Financial planning for amenity ecosystems requires precise budgeting and flexible funding. Rather than isolated line items, operators should participate in a pooled budget that covers events, marketing, maintenance, and capital improvements related to amenities. Transparent cost allocations and performance-based incentives encourage collaboration and discourage competitive siloing. A reserve for contingency purchases, such as seasonal equipment or pop-up infrastructure, stabilizes programs during downturns. Regular financial reviews with tenant reps ensure alignment with budget realities. Strategic planning documents should forecast three to five years of program evolution and the accompanying capital needs.

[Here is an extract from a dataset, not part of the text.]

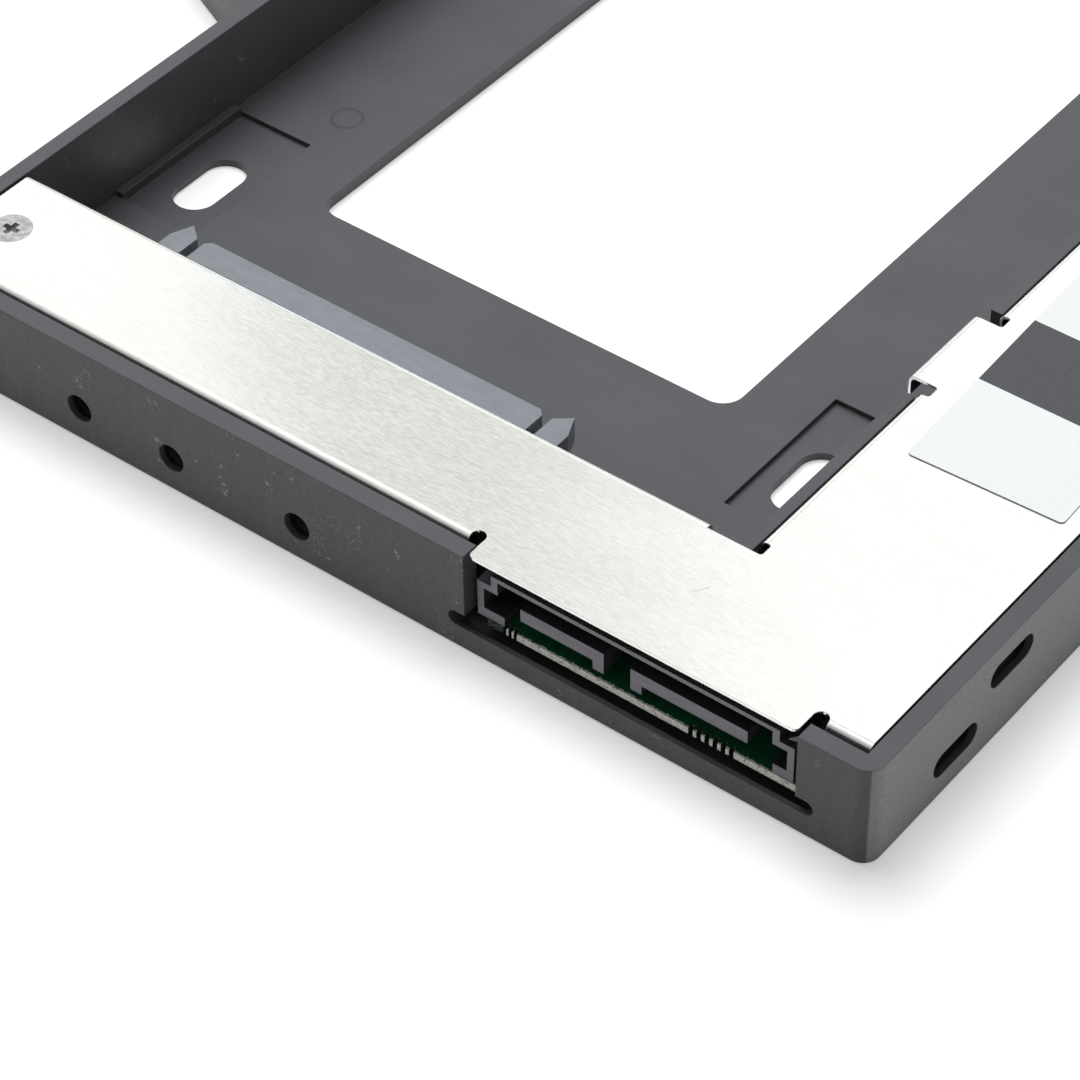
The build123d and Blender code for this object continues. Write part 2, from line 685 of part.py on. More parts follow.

Impact assessment combines qualitative feedback with quantitative data to guide refinement. Tenant surveys, on-site observation, and digital analytics reveal what resonates and what falls flat, informing changes in schedule, concept mix, or spatial layout. A culture of experimentation—tested through small pilots and rapid iterations—keeps offerings vibrant while limiting risk. Benchmarking against comparable buildings helps establish industry standards for utilization, revenue per square foot, and customer satisfaction. Transparent reporting to tenants demonstrates accountability and investment in well-being. Over time, measured improvements in retention, collaboration, and morale become the clearest evidence that amenity partnerships contribute to overall value.
Finally, scalability should be baked into the concept from day one. Design a roadmap that anticipates growth in tenancy, foot traffic, and brand partners. Create a partner-friendly ecosystem with clear onboarding processes, shared data permissions, and collaborative marketing tools. As occupancy expands, the ability to add new pop-ups, expand gym capacity, or introduce additional dining concepts will determine long-term competitiveness. Maintain agility through modular build-outs, adaptable signage, and flexible lease terms for operators. When done well, amenity partnerships become a core differentiator that attracts high-quality tenants, supports daily productivity, and fosters a sense of community inside the workplace.